> [Information supplied]
━━━━━━━━━━━━━━━━━━━━━━━━━━━━━━

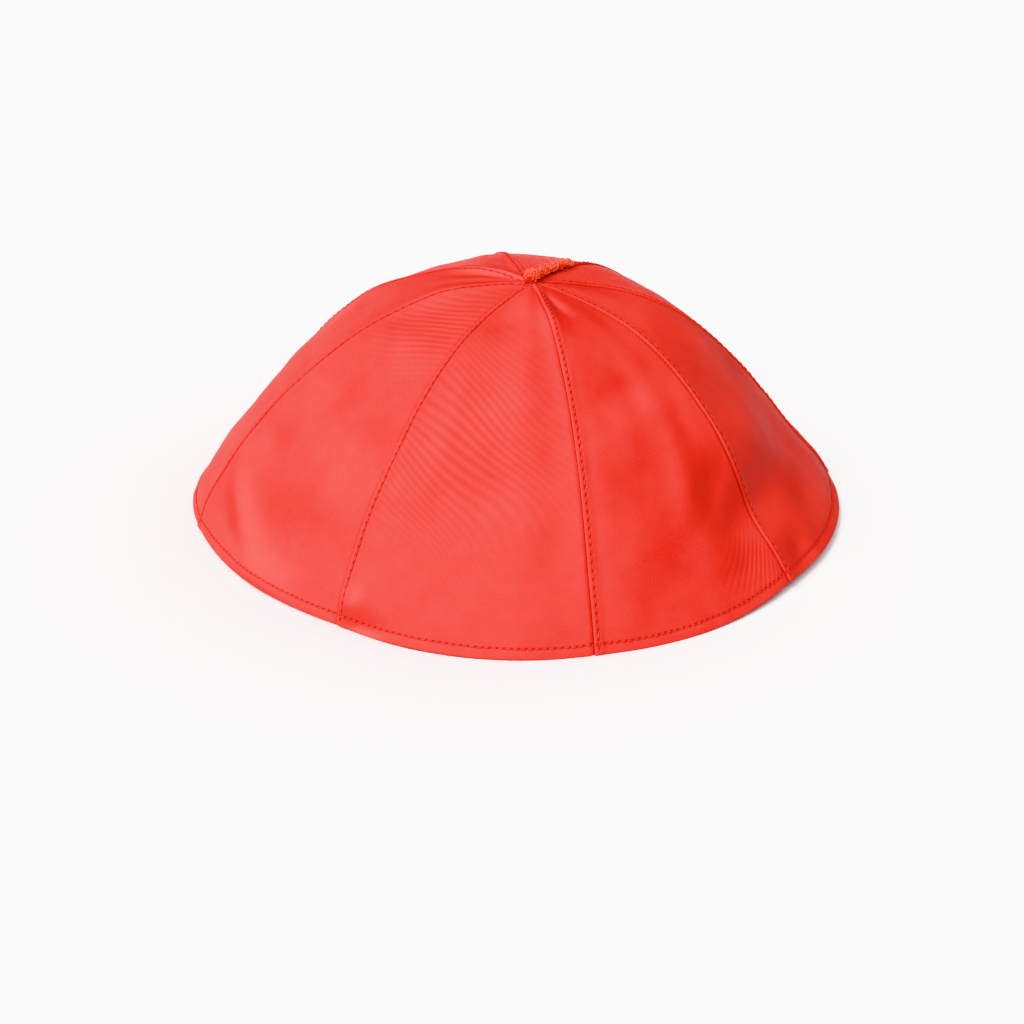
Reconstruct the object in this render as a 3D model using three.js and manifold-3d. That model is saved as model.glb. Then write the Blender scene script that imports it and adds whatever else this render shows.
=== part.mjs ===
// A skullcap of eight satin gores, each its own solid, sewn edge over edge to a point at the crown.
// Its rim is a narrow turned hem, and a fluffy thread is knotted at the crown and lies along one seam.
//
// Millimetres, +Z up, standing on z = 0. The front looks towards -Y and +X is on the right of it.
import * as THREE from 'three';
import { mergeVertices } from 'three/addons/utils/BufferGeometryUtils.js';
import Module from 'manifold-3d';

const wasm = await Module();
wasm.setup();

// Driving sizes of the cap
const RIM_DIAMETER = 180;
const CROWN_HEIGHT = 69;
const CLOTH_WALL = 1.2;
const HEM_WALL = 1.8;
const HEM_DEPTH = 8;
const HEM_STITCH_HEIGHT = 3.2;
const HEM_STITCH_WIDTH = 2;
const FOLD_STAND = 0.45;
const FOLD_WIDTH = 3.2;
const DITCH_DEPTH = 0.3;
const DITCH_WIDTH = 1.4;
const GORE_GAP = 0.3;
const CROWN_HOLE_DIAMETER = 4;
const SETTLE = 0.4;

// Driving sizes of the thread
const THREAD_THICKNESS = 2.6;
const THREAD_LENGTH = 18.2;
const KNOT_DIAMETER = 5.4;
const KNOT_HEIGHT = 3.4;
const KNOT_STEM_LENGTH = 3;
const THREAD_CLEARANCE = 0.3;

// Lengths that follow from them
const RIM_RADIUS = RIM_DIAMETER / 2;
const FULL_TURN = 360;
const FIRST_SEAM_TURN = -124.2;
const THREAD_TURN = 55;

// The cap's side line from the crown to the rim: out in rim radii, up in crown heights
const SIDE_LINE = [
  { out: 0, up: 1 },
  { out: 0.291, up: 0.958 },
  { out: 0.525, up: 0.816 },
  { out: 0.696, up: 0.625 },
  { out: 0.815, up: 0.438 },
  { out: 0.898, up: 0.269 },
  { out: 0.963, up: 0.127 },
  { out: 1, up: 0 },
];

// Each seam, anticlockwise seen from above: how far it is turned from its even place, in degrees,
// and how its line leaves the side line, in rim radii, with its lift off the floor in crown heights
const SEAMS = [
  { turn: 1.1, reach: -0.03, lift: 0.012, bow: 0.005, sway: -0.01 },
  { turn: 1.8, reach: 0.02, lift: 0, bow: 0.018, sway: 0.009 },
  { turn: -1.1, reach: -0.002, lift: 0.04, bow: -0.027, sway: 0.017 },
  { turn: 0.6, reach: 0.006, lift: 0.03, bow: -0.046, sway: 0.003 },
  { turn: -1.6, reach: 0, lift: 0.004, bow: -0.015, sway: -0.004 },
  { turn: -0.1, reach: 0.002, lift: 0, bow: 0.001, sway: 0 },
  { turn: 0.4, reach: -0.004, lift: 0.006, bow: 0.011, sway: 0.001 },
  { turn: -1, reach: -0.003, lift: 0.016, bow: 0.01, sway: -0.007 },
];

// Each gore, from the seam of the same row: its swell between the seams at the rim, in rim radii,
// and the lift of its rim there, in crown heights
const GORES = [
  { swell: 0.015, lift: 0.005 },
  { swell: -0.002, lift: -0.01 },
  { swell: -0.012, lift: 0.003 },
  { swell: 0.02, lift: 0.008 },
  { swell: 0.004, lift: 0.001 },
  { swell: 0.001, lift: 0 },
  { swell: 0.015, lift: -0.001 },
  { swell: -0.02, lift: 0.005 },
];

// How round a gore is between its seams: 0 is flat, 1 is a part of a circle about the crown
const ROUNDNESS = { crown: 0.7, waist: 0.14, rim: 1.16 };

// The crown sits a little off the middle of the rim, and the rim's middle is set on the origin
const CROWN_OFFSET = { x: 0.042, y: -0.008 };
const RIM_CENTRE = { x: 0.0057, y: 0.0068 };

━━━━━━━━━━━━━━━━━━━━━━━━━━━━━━

> [Task] Give back each line above precisely as it stands.

> [Written answer]
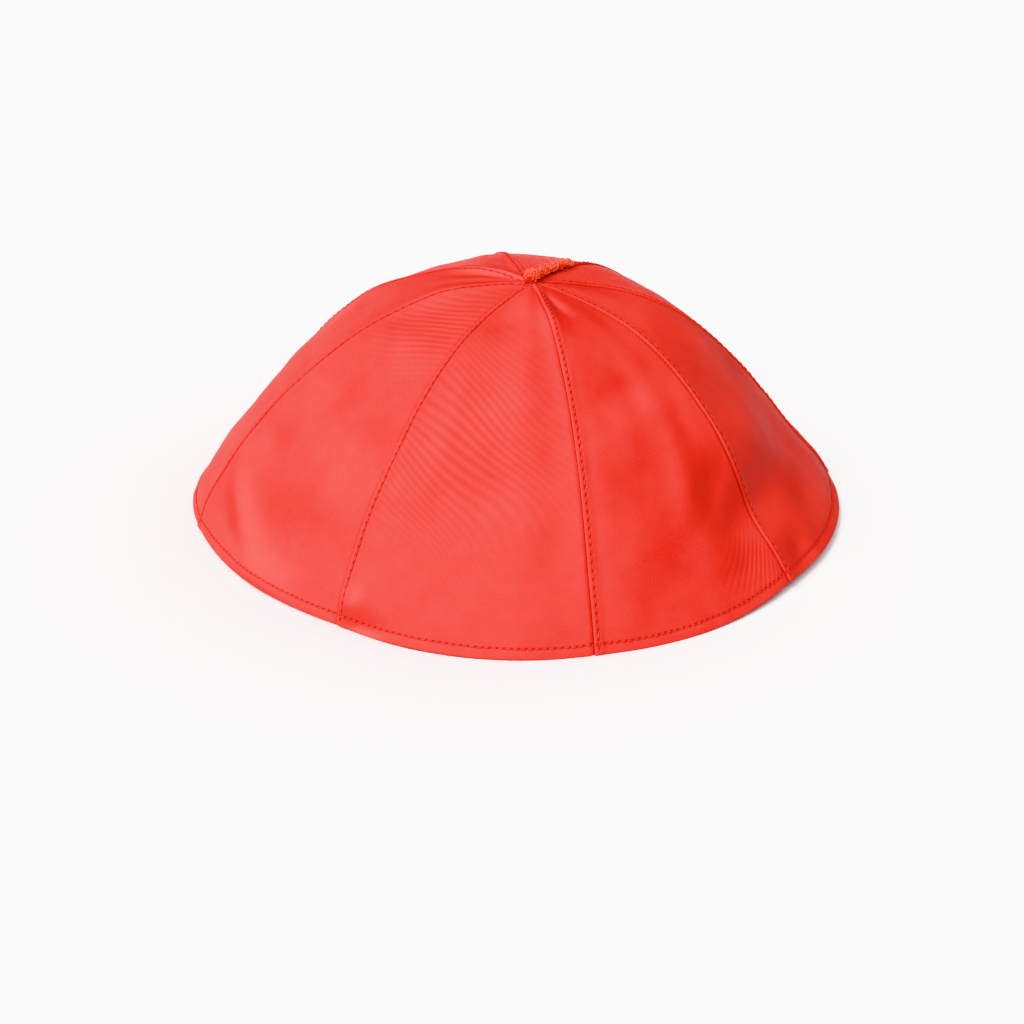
Reconstruct the object in this render as a 3D model using three.js and manifold-3d. That model is saved as model.glb. Then write the Blender scene script that imports it and adds whatever else this render shows.
=== part.mjs ===
// A skullcap of eight satin gores, each its own solid, sewn edge over edge to a point at the crown.
// Its rim is a narrow turned hem, and a fluffy thread is knotted at the crown and lies along one seam.
//
// Millimetres, +Z up, standing on z = 0. The front looks towards -Y and +X is on the right of it.
import * as THREE from 'three';
import { mergeVertices } from 'three/addons/utils/BufferGeometryUtils.js';
import Module from 'manifold-3d';

const wasm = await Module();
wasm.setup();

// Driving sizes of the cap
const RIM_DIAMETER = 180;
const CROWN_HEIGHT = 69;
const CLOTH_WALL = 1.2;
const HEM_WALL = 1.8;
const HEM_DEPTH = 8;
const HEM_STITCH_HEIGHT = 3.2;
const HEM_STITCH_WIDTH = 2;
const FOLD_STAND = 0.45;
const FOLD_WIDTH = 3.2;
const DITCH_DEPTH = 0.3;
const DITCH_WIDTH = 1.4;
const GORE_GAP = 0.3;
const CROWN_HOLE_DIAMETER = 4;
const SETTLE = 0.4;

// Driving sizes of the thread
const THREAD_THICKNESS = 2.6;
const THREAD_LENGTH = 18.2;
const KNOT_DIAMETER = 5.4;
const KNOT_HEIGHT = 3.4;
const KNOT_STEM_LENGTH = 3;
const THREAD_CLEARANCE = 0.3;

// Lengths that follow from them
const RIM_RADIUS = RIM_DIAMETER / 2;
const FULL_TURN = 360;
const FIRST_SEAM_TURN = -124.2;
const THREAD_TURN = 55;

// The cap's side line from the crown to the rim: out in rim radii, up in crown heights
const SIDE_LINE = [
  { out: 0, up: 1 },
  { out: 0.291, up: 0.958 },
  { out: 0.525, up: 0.816 },
  { out: 0.696, up: 0.625 },
  { out: 0.815, up: 0.438 },
  { out: 0.898, up: 0.269 },
  { out: 0.963, up: 0.127 },
  { out: 1, up: 0 },
];

// Each seam, anticlockwise seen from above: how far it is turned from its even place, in degrees,
// and how its line leaves the side line, in rim radii, with its lift off the floor in crown heights
const SEAMS = [
  { turn: 1.1, reach: -0.03, lift: 0.012, bow: 0.005, sway: -0.01 },
  { turn: 1.8, reach: 0.02, lift: 0, bow: 0.018, sway: 0.009 },
  { turn: -1.1, reach: -0.002, lift: 0.04, bow: -0.027, sway: 0.017 },
  { turn: 0.6, reach: 0.006, lift: 0.03, bow: -0.046, sway: 0.003 },
  { turn: -1.6, reach: 0, lift: 0.004, bow: -0.015, sway: -0.004 },
  { turn: -0.1, reach: 0.002, lift: 0, bow: 0.001, sway: 0 },
  { turn: 0.4, reach: -0.004, lift: 0.006, bow: 0.011, sway: 0.001 },
  { turn: -1, reach: -0.003, lift: 0.016, bow: 0.01, sway: -0.007 },
];

// Each gore, from the seam of the same row: its swell between the seams at the rim, in rim radii,
// and the lift of its rim there, in crown heights
const GORES = [
  { swell: 0.015, lift: 0.005 },
  { swell: -0.002, lift: -0.01 },
  { swell: -0.012, lift: 0.003 },
  { swell: 0.02, lift: 0.008 },
  { swell: 0.004, lift: 0.001 },
  { swell: 0.001, lift: 0 },
  { swell: 0.015, lift: -0.001 },
  { swell: -0.02, lift: 0.005 },
];

// How round a gore is between its seams: 0 is flat, 1 is a part of a circle about the crown
const ROUNDNESS = { crown: 0.7, waist: 0.14, rim: 1.16 };

// The crown sits a little off the middle of the rim, and the rim's middle is set on the origin
const CROWN_OFFSET = { x: 0.042, y: -0.008 };
const RIM_CENTRE = { x: 0.0057, y: 0.0068 };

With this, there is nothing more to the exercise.